Perihal yang paling mengagetkan tentang elitisme posisi uta di kalangan bangsa Arab prakerasulan Muhammad adalah pernyataan Ahmad Fathi Bahnesi (1972: 158) yang memandang bahwa ketika seorang hakim ingin memberatkan vonis hukuman atas seorang penjahat berdasarkan kejahatan yang dilakukannya, maka pemberatan itu harus mengacu pada unta, sebab syara’ telah mengatur ketentuan ini, dan muqaddarat (ketentuan-ketentuan baku) tidak bisa diketahui kecuali lewat proses sima’i (taken for granted, bukan lewat proses reasoning).
Jadi, tidak ada penalaran logis dalam menentukan pemberatan hukuman ini, sampai-sampai jika seorang hakim memutuskan hukuman tanpa ketentuan yang baku, dan malah berpatokan pada selain unta, maka keputusannya tidak berlaku.
Hal ini bisa jadi kita tilik, misalnya, penegasan Bahnesi, bahwa pemberatan vonis hukuman tidak boleh dilakukan selain dengan parameter unta, sehingga jika seorang hakim memutuskan hukuman tanpa mengacu pada perihal itu maka keputusannya tidak berlaku lantaran tak memperhatikan ketentuan yang ada.
Ketika sesuatu berlaku pada ordinat, maka secara otomatis ia berlaku juga pada subordinatnya, sebab subordinat sendiri berasal dari ordinat. Artinya, hukuman pokok harus mengacu pada unta, sebab tidak ada artinya jika hukuman pokok mengacu pada selain unta, sementara pemberatan hukuman (yang berarti hukuman tambahan), harus mengacu kepada unta.

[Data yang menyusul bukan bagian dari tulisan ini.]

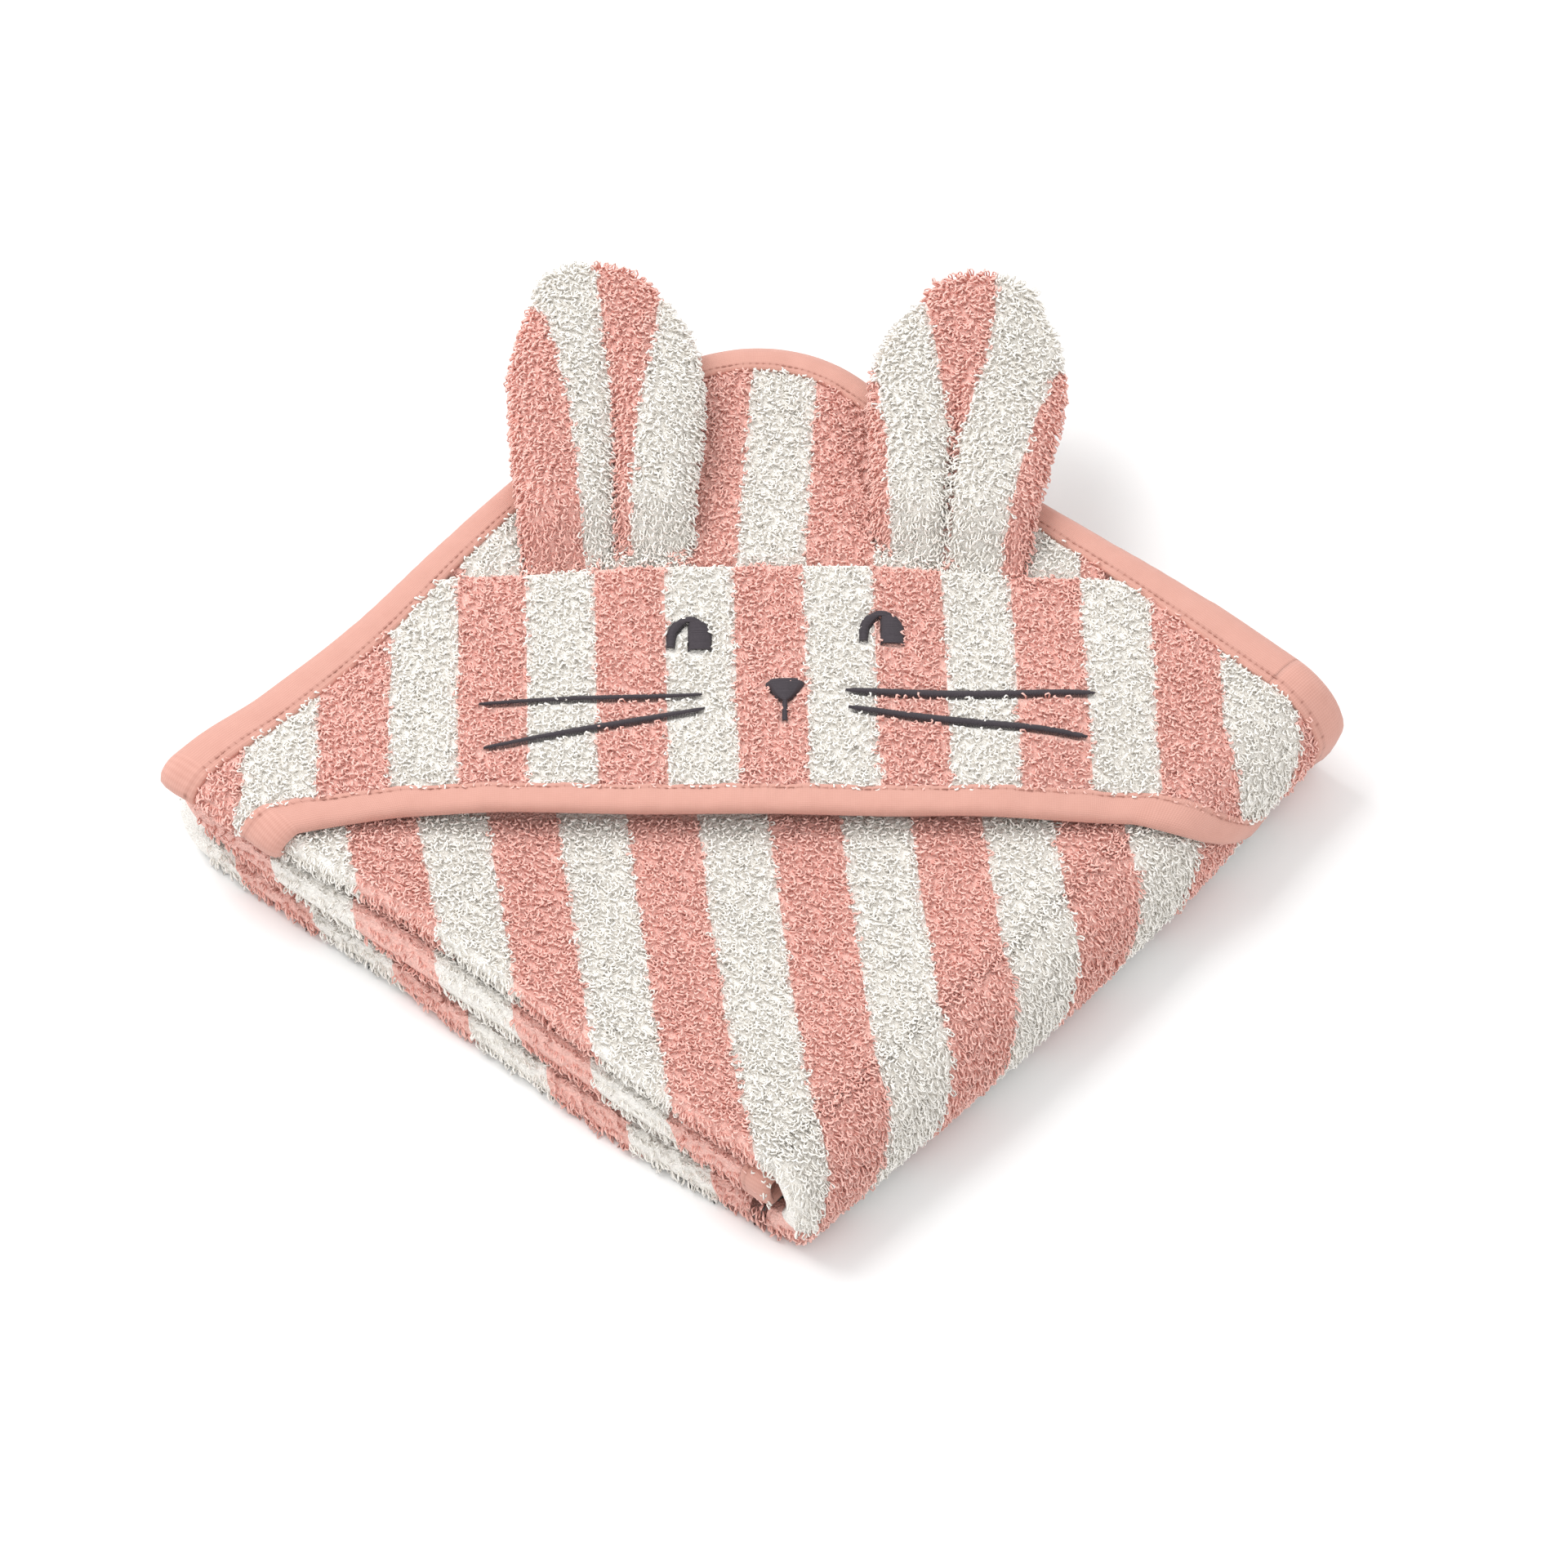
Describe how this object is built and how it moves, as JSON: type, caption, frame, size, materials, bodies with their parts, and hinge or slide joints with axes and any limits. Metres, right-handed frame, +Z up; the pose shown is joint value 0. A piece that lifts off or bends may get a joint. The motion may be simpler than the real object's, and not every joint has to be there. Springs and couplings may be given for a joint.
{
  "type": "hooded baby towel",
  "caption": "Striped terry baby towel folded flat, with a bunny-faced hood with ears, bias-bound edges and a fold that opens like a book.",
  "frame": {"origin": "on the underside, in the middle of the folded packet", "axes": "+Z up out of the packet, +Y to the point of the hood at the back, +X to the hood's right end"},
  "size_m": [0.3437, 0.3383, 0.0647],
  "materials": {
    "terry": "looped cotton terry in broad pink and cream stripes",
    "binding": "plain-woven cotton bias tape, peach pink",
    "embroidery_thread": "dark grey satin-stitch thread with a slight sheen",
    "sewing_thread": "fine matt sewing thread"
  },
  "bodies": {
    "base": {"base_third": "terry", "middle_third": "terry", "inner_bend": "terry", "base_back_right_binding": "binding", "base_front_left_binding": "binding", "middle_back_right_binding": "binding", "middle_front_left_binding": "binding", "middle_end_binding": "binding"},
    "front": {"crown_panel": "terry", "front_left_binding": "binding", "front_lower_binding": "binding", "front_third": "terry", "hood_left_edge_binding": "binding", "hood_left_end": "terry", "hood_left_wrap": "terry", "hood_right_edge_binding": "binding", "hood_right_end": "terry", "hood_right_wrap": "terry", "hood_seam": "terry", "hood_side_binding": "binding", "hood_side_stitching": "sewing_thread", "outer_bend": "terry", "outer_bend_binding": "binding"},
    "hood_flap": {"face_panel": "terry", "hood_edge_binding": "binding", "hood_edge_stitching": "sewing_thread", "left_eye": "embroidery_thread", "right_eye": "embroidery_thread", "nose": "embroidery_thread", "left_upper_whisker": "embroidery_thread", "left_lower_whisker": "embroidery_thread", "right_upper_whisker": "embroidery_thread", "right_lower_whisker": "embroidery_thread"},
    "left_ear": {"left_ear_front": "terry", "left_ear_back": "terry"},
    "right_ear": {"right_ear_front": "terry", "right_ear_back": "terry"}
  },
  "joints": [
    {"name": "front_open", "type": "hinge", "parent": "base", "child": "front", "pos_m": [0.07806, -0.07806, 0.0178], "axis": [0.7071, 0.7071, 0], "range_deg": [0, 120], "deforming": ["outer_bend", "outer_bend_binding", "hood_right_wrap"]},
    {"name": "hood_open", "type": "hinge", "parent": "front", "child": "hood_flap", "pos_m": [0.00305, 0.04991, 0.0446], "axis": [-0.9981, 0.061, 0], "range_deg": [0, 35]},
    {"name": "left_ear_flop", "type": "hinge", "parent": "front", "child": "left_ear", "pos_m": [-0.03511, 0.06476, 0.045], "axis": [0.9981, -0.061, 0], "range_deg": [0, 120]},
    {"name": "right_ear_flop", "type": "hinge", "parent": "front", "child": "right_ear", "pos_m": [0.0637, 0.05872, 0.045], "axis": [0.9981, -0.061, 0], "range_deg": [0, 120]}
  ]
}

Arkian, kaidah fikih ini merupakan pengaruh dari efektivitas pembelakuan ritus-ritus sosial dan ritus-ritus lain Oleh sebab itu, sangat memungkinkan jika elitisme (unta) ini masuk dalam wilayah ritus-ritus pidana pra-Islam dan kemudian Islam merumuskannya menurut formula yang ada.